ローエンドを含めて周波数をEQで調整する。
複数のレイヤーをより一体化させるためにバスコンプレッションを追加する。
異なるタイミングで異なるパートを強調するためのオートメーションをプログラムする。
ハウスキーピングとワークフロー。
すべてのトラックにラベル付けとカラーコードを施し、未使用の素材を非表示にするなどを行う。
将来の作業を高速化するためにサンプルライブラリを整理する。
音楽プロデューサーのためのポモドーロ・セッション例
長い制作セッションをより管理しやすい長さに分割するのに役立つ、テンプレートのポモドーロ セッションを紹介します。
ポモドーロ1 - ドラムのサウンドデザイン
サンプルやドラム系インストゥルメントを使って「ドラムキット」のサウンドを選び、基本ビートをプログラムし、いくつかの装飾アイデアを加えます。
完了したらサウンド選定段階に戻り、代替サウンドの実験を行います。
ポモドーロ2 -メインのコード進行とメロディ
コードを試し、メインループにふさわしい、独自性がありつつ心地よい進行を構築します。
これを発展させ、この進行に合うメロディのアイデアを少なくとも3つ考案します。
時間があれば、別の場所で使う代替の進行アイデアもいくつか練ります。
ポモドーロ3 - アレンジを広げる
イントロから最初のドロップまでをアレンジします。
さらに多くのインストゥルメントやサンプルを加え、曲の後半で有用になりそうなアイデアを導入、あるいは後でより良い戦略を練った場合には削ぎ落とせるようにします。
ポモドーロ4 - 展開と(ある程度の)ミックス
曲の次のセクションへ展開しますが、完成させないでください。
全体を整理し曲全体としての一体感を出すために、基本的な「進行しながらのミキシング」を行います。
次の大きなセッションを、エクスポートした現状のラフを聴き返すことから始められるよう、ここまでの成果をエクスポートします。
長い休憩
15~30分は別の場所で過ごすか別の活動に従事し、耳を休めることも忘れないでください。

ポモドーロを微調整して創造力を高める
ポモドーロ・テクニックは規範的ですが、必ずしも厳格に行う必要はありません。
標準の25分版は妥当な出発点ですが、異なる枠組みの中で、異なる動作をするようにテクニックを調整できます。
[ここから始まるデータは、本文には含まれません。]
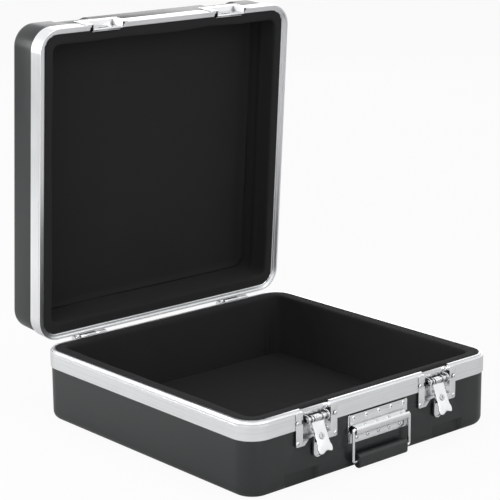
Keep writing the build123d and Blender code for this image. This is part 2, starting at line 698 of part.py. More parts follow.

個人的な嗜好のためにこれを行うこともあるでしょう。 たとえば、あなたの注意持続は25分より長い集中期間のほうが機能するのかもしれません。
通常のタイミングのポモドーロを試して、フローの最中に止めざるを得ないことが多いと気づいたなら、枠を40分、さらには50分へと延ばしてみる価値があります。
取り組んでいるタスクによって、あなたにとって理想的なポモドーロの長さが決まる可能性もあります。
音楽制作はより大きな時間ブロックのほうが機能するかもしれませんが、休憩時間を調整するかどうかに関わらず、10分や15分のような小さな時間の塊のほうがタスクに適していると気づくこともあるでしょう。
仕事の進め方を変える際は、常にオープンな気持ちで、どれだけの仕事をこなしたか、そしてその成果に対する自分の気持ちを分析しましょう。
この分析を次の一手に反映させ、あなたにとって理想的な作業パターンを見つける助けにしてください。
ポモドーロ・テクニックは、25分作業+5分休憩を1セットとして4回繰り返し、長めの休憩を取る時間管理法です。
音楽制作では、微調整の無限ループを区切り、耳をリセットし、集中と前進を促します。
タスクごとに明確な目標を設定し、アイデア出し、アレンジ、ミックス、整理といった工程を25分枠に当てはめることで生産性が向上します。
標準の25分から、40~50分や10~15分など好みやタスクに応じた調整も可能です。 成果と感覚の両面を振り返り、最適なワークパターンを見つけましょう。